## Information shown

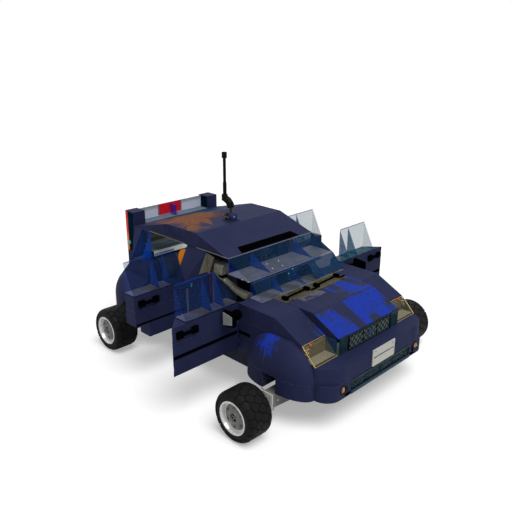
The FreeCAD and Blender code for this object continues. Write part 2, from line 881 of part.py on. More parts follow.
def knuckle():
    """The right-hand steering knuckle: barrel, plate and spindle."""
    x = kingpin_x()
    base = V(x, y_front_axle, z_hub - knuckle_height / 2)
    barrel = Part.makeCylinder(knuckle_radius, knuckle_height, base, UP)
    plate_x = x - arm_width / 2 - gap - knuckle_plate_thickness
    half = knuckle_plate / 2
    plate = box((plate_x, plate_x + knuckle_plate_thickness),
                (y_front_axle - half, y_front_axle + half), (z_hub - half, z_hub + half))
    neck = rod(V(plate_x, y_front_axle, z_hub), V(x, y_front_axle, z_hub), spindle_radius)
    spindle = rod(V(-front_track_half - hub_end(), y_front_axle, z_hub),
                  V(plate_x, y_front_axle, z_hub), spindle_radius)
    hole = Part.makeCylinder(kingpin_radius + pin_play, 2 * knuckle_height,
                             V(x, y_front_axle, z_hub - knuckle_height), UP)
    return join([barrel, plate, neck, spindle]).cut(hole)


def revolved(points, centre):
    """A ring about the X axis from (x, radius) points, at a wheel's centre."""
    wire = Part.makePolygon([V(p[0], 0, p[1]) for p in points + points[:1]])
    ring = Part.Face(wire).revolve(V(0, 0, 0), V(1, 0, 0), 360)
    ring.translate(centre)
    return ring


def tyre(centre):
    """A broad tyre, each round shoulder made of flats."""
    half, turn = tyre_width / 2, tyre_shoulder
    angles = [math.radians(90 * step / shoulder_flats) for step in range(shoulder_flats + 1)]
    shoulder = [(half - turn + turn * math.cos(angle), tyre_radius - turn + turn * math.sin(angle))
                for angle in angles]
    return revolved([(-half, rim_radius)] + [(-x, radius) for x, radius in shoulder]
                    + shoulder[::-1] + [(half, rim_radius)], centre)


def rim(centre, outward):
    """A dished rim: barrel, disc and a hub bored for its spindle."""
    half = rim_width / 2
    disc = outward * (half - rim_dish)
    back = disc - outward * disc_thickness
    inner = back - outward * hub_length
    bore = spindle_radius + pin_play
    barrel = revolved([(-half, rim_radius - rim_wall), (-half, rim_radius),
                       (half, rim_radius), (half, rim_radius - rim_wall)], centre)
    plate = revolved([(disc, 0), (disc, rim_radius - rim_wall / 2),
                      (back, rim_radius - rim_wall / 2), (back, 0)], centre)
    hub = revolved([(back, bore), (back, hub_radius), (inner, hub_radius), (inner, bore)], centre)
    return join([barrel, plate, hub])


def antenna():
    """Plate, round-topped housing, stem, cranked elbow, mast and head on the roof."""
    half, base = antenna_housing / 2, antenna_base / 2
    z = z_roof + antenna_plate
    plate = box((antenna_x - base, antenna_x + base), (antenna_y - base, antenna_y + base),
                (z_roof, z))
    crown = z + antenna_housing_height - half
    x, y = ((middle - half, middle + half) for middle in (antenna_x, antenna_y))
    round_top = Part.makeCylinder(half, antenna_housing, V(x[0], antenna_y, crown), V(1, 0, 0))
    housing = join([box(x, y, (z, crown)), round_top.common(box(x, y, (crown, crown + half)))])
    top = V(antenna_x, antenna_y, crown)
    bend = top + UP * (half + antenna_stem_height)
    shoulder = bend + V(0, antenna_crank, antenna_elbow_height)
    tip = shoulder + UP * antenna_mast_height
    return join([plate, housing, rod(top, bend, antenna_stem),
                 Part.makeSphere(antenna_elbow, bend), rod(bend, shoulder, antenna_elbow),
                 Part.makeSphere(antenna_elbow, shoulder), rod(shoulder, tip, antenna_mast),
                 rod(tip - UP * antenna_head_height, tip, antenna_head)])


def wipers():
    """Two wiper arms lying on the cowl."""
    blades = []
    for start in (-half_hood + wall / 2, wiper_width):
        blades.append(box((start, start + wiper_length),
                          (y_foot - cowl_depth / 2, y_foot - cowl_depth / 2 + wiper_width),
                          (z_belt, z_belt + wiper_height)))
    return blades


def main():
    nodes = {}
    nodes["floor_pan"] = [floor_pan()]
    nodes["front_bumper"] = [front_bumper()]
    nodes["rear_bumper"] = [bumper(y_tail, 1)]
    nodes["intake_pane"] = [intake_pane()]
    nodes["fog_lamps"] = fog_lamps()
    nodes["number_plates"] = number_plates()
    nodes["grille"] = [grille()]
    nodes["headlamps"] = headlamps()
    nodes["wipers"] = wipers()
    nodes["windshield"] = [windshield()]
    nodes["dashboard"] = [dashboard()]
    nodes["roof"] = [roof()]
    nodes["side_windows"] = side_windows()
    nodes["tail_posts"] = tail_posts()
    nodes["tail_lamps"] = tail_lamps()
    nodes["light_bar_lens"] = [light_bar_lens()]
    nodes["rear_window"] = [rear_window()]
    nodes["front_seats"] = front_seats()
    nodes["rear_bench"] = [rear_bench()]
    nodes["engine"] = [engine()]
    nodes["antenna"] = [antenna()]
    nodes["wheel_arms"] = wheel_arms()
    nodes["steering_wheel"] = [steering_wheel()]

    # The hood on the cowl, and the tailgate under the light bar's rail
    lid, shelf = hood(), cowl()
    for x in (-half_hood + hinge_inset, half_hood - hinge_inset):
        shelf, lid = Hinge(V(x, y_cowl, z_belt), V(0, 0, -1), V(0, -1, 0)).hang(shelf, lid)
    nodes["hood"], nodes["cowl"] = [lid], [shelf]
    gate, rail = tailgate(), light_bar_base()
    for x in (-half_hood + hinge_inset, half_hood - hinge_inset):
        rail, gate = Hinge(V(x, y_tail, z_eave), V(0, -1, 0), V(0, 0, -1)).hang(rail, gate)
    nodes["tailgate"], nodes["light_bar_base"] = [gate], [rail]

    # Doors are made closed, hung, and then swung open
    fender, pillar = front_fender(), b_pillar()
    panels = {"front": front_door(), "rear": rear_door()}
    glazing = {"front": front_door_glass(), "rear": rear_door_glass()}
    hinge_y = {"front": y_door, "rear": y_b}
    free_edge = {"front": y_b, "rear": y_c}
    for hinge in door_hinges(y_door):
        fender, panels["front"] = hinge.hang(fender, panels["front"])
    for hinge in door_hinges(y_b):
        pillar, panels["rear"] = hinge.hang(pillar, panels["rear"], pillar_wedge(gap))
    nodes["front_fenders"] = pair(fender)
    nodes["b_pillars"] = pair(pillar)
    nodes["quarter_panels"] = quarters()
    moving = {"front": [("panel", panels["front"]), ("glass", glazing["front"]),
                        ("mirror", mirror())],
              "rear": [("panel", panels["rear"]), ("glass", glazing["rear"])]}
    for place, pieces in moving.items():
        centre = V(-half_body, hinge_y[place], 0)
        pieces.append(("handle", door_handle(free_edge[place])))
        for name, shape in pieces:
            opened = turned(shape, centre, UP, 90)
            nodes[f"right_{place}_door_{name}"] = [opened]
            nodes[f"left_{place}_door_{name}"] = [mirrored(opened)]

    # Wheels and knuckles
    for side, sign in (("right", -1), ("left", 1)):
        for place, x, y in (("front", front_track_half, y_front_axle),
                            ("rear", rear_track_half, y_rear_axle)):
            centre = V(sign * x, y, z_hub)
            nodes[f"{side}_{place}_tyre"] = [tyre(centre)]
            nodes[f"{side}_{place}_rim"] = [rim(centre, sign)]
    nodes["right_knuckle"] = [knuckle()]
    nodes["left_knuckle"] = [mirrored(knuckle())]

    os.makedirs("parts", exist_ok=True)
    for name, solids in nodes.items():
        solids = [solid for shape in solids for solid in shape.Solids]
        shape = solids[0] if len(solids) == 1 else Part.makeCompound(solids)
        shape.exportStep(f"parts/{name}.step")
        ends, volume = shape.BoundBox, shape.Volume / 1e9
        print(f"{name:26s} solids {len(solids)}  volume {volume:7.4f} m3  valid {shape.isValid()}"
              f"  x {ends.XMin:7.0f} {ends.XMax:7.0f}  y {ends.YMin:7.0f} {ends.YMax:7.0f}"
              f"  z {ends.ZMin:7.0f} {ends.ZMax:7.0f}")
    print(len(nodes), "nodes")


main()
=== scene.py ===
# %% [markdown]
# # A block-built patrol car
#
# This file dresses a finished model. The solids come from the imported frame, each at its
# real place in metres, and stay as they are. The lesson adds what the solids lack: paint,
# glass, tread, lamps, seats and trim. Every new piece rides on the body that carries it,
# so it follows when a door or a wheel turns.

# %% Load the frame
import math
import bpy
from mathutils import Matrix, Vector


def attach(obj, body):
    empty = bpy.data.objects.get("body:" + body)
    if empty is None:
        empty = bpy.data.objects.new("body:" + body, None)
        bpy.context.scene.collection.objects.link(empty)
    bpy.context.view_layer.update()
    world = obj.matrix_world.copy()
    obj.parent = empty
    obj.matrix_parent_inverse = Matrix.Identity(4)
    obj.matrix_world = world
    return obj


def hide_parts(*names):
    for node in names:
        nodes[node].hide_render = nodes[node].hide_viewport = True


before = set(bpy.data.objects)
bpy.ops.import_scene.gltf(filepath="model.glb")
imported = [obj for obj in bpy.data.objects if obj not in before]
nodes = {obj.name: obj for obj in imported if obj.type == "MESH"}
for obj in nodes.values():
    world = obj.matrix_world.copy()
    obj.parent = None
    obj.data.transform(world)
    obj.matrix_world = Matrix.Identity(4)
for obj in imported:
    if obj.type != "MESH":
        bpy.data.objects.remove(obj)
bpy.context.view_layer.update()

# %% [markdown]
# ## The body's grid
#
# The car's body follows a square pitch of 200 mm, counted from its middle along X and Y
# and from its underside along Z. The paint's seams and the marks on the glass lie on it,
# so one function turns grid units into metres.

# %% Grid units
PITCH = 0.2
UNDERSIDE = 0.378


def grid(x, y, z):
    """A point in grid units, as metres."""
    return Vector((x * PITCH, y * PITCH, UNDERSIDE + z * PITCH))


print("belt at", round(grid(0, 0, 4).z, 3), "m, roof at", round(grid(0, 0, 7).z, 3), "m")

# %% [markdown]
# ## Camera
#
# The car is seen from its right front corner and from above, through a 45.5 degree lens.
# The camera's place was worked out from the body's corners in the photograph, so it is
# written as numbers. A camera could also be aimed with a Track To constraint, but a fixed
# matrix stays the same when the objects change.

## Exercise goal
Transcribe the lines beginning at the one that contains "for name, solids" and ending at the one that contains "if empty is", with nothing added or left out.

## Correct result
    for name, solids in nodes.items():
        solids = [solid for shape in solids for solid in shape.Solids]
        shape = solids[0] if len(solids) == 1 else Part.makeCompound(solids)
        shape.exportStep(f"parts/{name}.step")
        ends, volume = shape.BoundBox, shape.Volume / 1e9
        print(f"{name:26s} solids {len(solids)}  volume {volume:7.4f} m3  valid {shape.isValid()}"
              f"  x {ends.XMin:7.0f} {ends.XMax:7.0f}  y {ends.YMin:7.0f} {ends.YMax:7.0f}"
              f"  z {ends.ZMin:7.0f} {ends.ZMax:7.0f}")
    print(len(nodes), "nodes")


main()
=== scene.py ===
# %% [markdown]
# # A block-built patrol car
#
# This file dresses a finished model. The solids come from the imported frame, each at its
# real place in metres, and stay as they are. The lesson adds what the solids lack: paint,
# glass, tread, lamps, seats and trim. Every new piece rides on the body that carries it,
# so it follows when a door or a wheel turns.

# %% Load the frame
import math
import bpy
from mathutils import Matrix, Vector


def attach(obj, body):
    empty = bpy.data.objects.get("body:" + body)
    if empty is None:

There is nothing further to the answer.